This case study examines a construction firm's (BWA) costly negotiation failures on an Indonesian infrastructure project, analyzing key breakdowns in cross-cultural communication, bargaining power assessment, and decision-making authority. The paper identifies four critical issues: negotiating style differences between Western contract-focused and Indonesian relationship-based business cultures; misjudgment of bargaining position due to weak rule of law; improper delegation of authority to intermediaries; and failure to understand the opponent's financial constraints. The analysis reveals how relationship-building, direct engagement with key decision-makers, and cultural preparation are essential for successful international business operations in Indonesia and other non-Western markets.
BWA was faced with costly delays in a construction project in Indonesia. The firm's manager on the scene attempted to alleviate the problem through negotiation but could only achieve a proposed $1 million dollar payment, one-fifth of the cost of the delay. BWA management then decided to take a more direct approach to negotiations, and the result was no payment and further costly delays. These were only alleviated when the on-site manager went to the customer during a time of atonement and repaired the relationship.
There are several key issues with respect to this case. The first concerns negotiating style. As with many cultures, Indonesians do not negotiate in the same manner that Western firms do. The approach to business in that culture is fundamentally different. In the West, a contract is viewed as a binding agreement. Terms are agreed to and all parties are expected to uphold the terms of the agreement. If one party fails to do so, some form of remedy must be paid.

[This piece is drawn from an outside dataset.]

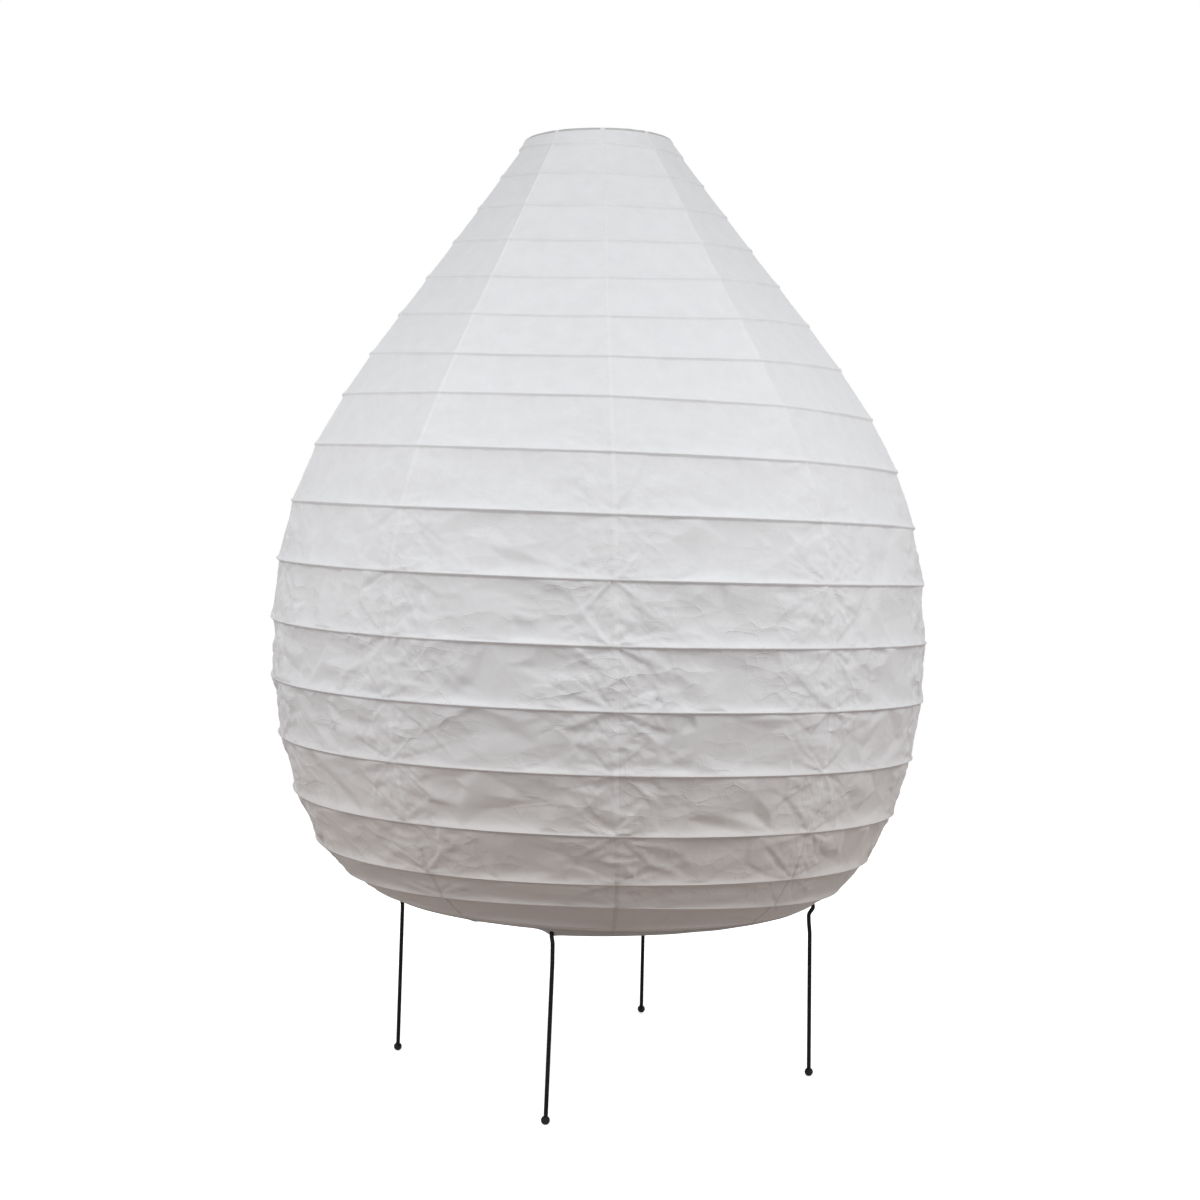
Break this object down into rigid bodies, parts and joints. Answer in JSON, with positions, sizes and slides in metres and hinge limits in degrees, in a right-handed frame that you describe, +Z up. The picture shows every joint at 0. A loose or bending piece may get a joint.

In Indonesia, business relationships are seen as extensions of personal relationships. Contracts provide the framework for the business, but adherence to specific terms is not considered a requirement. It is understood in Indonesian business culture that situations may change, and therefore contracts are not considered binding. The business relationship between parties depends on the quality of the personal relationship, in part because the rule of law is weak.
The reason the on-site manager's initial negotiations yielded an offer was that he dealt with the issue in terms of the relationship. The reason that the home-office manager failed is that he did not respect the relationship. He only respected the contract, to which the Indonesian partner took personal offense. The personal relationship had been devalued, which in turn devalued the business relationship.

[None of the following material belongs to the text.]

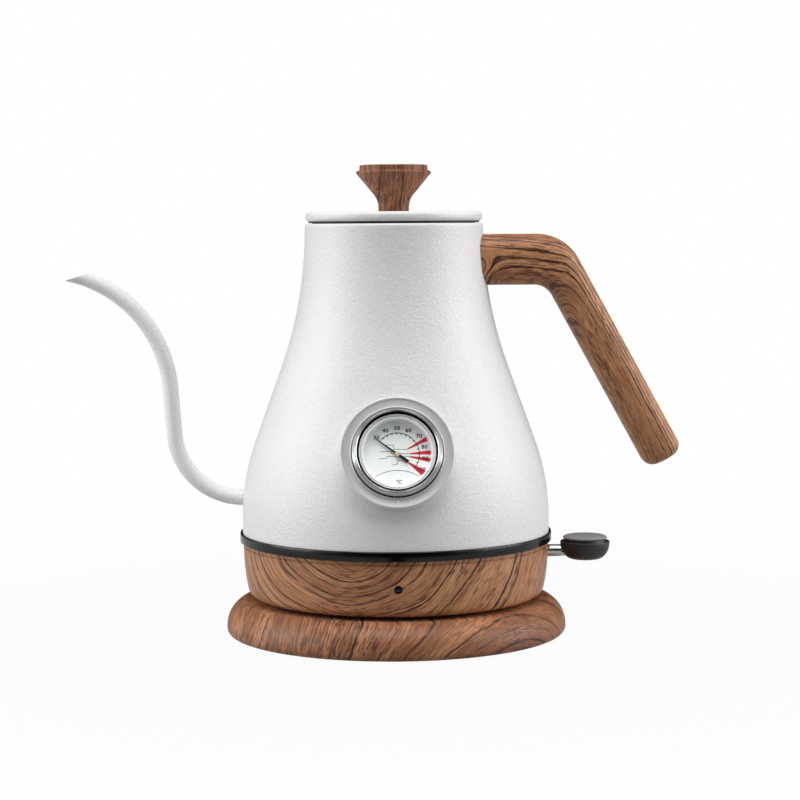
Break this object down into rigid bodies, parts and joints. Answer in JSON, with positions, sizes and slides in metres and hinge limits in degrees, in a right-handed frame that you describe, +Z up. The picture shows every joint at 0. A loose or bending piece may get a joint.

The second key issue is that of bargaining position. Both sides felt as though they had strength in their bargaining position. For BWA, this strength was drawn from the formal contract. They felt that the terms had been violated and therefore they had full right to demand complete compensation. In reality, the Indonesian company had a stronger bargaining position. The events took place in Indonesia, where the rule of law is relatively weak. This means that in local court, it would be difficult to obtain the ability to enforce specific components of the contract. Thus, whereas BWA thought they had strong formal authority, they in fact had none.
The third key issue concerns levels of authority. Being unfamiliar with the business environment in Indonesia, the on-site manager sent a local partner to deal with the issue. In this case, however, the local partner did not have the formal authority that the on-site manager possessed. The low offer for compensation likely derived from the fact that the on-site manager did not make the case to the Indonesian partner himself. To the Indonesian partner, this was a signal that the issue was not of significant importance.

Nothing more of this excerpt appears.